Posted by Sandi Boucini & Michelle Granger on 7/4/2018

When you hire a realtor to be your buyer’s agent, you want to make the most of the resource that you have. If you learn a bit more about realtors, it can help you to work with your agent in tandem to get the best deal on the property that’s right for you. Below, you’ll find some tips to help you navigate working with your realtor and make the whole process quite smooth. 


Be Punctual


You should keep your appointments and be on time when meeting with a realtor. While he works for you, you shouldn’t assume that you’re the only client he has. Yes, you’re important to him, but understand that your realtor is very busy and his time should be respected. If you’re running late or need to reschedule an appointment, always make the effort to call your agent to let him know what’s going on.


Let Your Agent Do The Work


While there are plenty of things that you can do to help your agent through the process of helping you buy a home, you should let him do his job. This means that you should never call a listing agent if you have signed on with a buyer’s agent for yourself. Understand that a buyer’s agent could also get passed on commission if the listing agent believes that you are under a dual agency agreement and do not mention your buyer’s agent. It’s important that all contacts are done through your agent. That’s what they are there for! 

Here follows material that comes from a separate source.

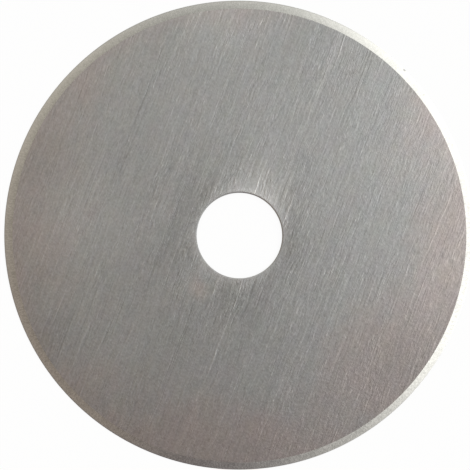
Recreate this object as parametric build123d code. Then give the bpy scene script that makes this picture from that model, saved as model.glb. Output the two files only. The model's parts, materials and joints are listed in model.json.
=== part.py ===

It’s also important to note that you should try and avoid going to property showings and open houses without your agent. If you do need to go to an open house on your own, you should let your agent know so he can make the proper arrangements ahead of time. You should expect to sign an agreement with your agent once you decide to hire him as your buyer’s agent. 


Let Your Agent Know What You’re Looking For 


It’s important that you’re honest and upfront with your buyer’s agent. Buying a home is no small task and your agent is your advocate throughout the process. Your realtor will have a basic understanding of your finances, what you’re looking for in a home, and will even know a bit about your family structure. 


So that your agent can best help you to find the home that’s right for you, don’t try and sugarcoat anything. If you see a house you’re not fond of, say so. If a home seems out of your budget, you need to discuss it. The easiest way to find the property to fit your needs is to relay your desires and circumstances to your realtor.